Kita berada di ujung, di tepi, awal–Lagu pujian untuk berjalan
maju ke dalam cahaya

Hawa semangat dan dominasi keinginan untuk sesuatu hal yang baik sangat terliohat pada bagian bait terakhir ini. //Pada sinar cahaya yang benderang ini, uadara musim dingin ini, apapun bisa dibuat, segala kalimat bisa dimulai//. Ada kata-kata penegasan pada pernyataan ini yang mewujud menjadi semacam sumpah untuk memulai hidup yang baru, baru dalam konteks memulai dengan sikap hidup yang lebih baik tentunya. Selanjutnya //Kita berada di ujung, di tepi, awal-Lagu pujian untuk berjalan maju ke dalam cahaya//. Aspek semiotik yang ditunjukan juga ada pada sajak ini. Kata “cahaya” sesungguhnya adalah sombol dari pergulatan kehidupan yang lebih baik dengan semangat baru. Sebagai tanda bahwa cahaya sering diidentikkan dengan kebahagiaan, sesuatu yang indah, terang untuk kehidupan. Pada setiap sisi (awal, ujung, dan tepi) merupakan sudut di mana kita bisa mengambil cahaya dan menjadikannya sebagai refleksi untuk bersikap dan bertindak lebih baik lagi dalam kehidupan ini. Dan tentang “Lagu pujian”, akan selalu dinyanyikan dan didengungkan untuk mendorong semangat yang baik pula.

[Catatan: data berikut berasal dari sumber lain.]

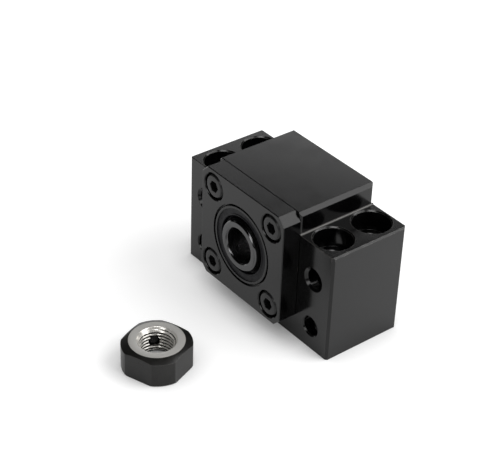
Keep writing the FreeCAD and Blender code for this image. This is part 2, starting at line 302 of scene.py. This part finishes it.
def along_z(centre):
    """The same about an axis along Z."""
    def place(radius, angle, distance):
        return centre + Vector((radius * cos(angle), radius * sin(angle), distance))
    return place


def turned_geometry(outline_at, place, columns, ring):
    """Points and faces of a turned form. outline_at gives the outline of radius and distance
    at an angle; it closes on itself in a ring, and otherwise starts and ends on the axis."""
    vertices = []
    for c in range(columns):
        angle = 2 * pi * c / columns
        vertices += [place(radius, angle, distance) for radius, distance in outline_at(angle)]
    rows = len(vertices) // columns
    faces = []
    for c in range(columns):
        here = c * rows
        there = ((c + 1) % columns) * rows
        for r in range(rows if ring else rows - 1):
            up = (r + 1) % rows
            corners = [here + r, there + r, there + up, here + up]
            if vertices[corners[0]] == vertices[corners[1]]:
                corners = corners[1:]
            elif vertices[corners[2]] == vertices[corners[3]]:
                corners = corners[:3]
            faces.append(corners)
    return vertices, faces


def turned_ring(name, outline_at, place, columns=TURNED_COLUMNS):
    vertices, faces = turned_geometry(outline_at, place, columns, True)
    return finish_mesh(name, vertices, faces)


def even_outline(points, rounding):
    """An outline that is the same at every angle."""
    outline = rounded(points, rounding)
    return lambda angle: outline


def flat_reach(angle, half_flats, sides):
    """The distance from the centre to the side of a regular polygon at an angle."""
    sector = 2 * pi / sides
    return half_flats / cos((angle + sector / 2) % sector - sector / 2)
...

Demikianlah analisis sederhana saya untuk puisi karya Elizabeth Alexander Lagu Pujian Hari Ini yang diterjemahkan oleh Leon Agusta. Tentang pemaknaan saya yang kental dengan aspek luar merupakan bagian dari orientasi sosial dari konsep sosiologi sastra yang saya pakai. Satu hal yang saya dapatkan dari serangkaian pemaknaan ini adalah transfer makna dari penyair kepada pembaca sajak ini akan mudah diperoleh mengingat puisi ini dibangun dari imajinasi sederhana dengan konsep realitas sosial kehidupan masyarakar barat. Akhirnya, lebih jauh saya melihat karakter puisi ini sebagai bentuk dari keprihatinan penyair dan sekaligus gambaran kehidupan sebagai akibat gesekan interaksi sosial dan aspek sadar untuk mengusung isu sosial pada puisi ini.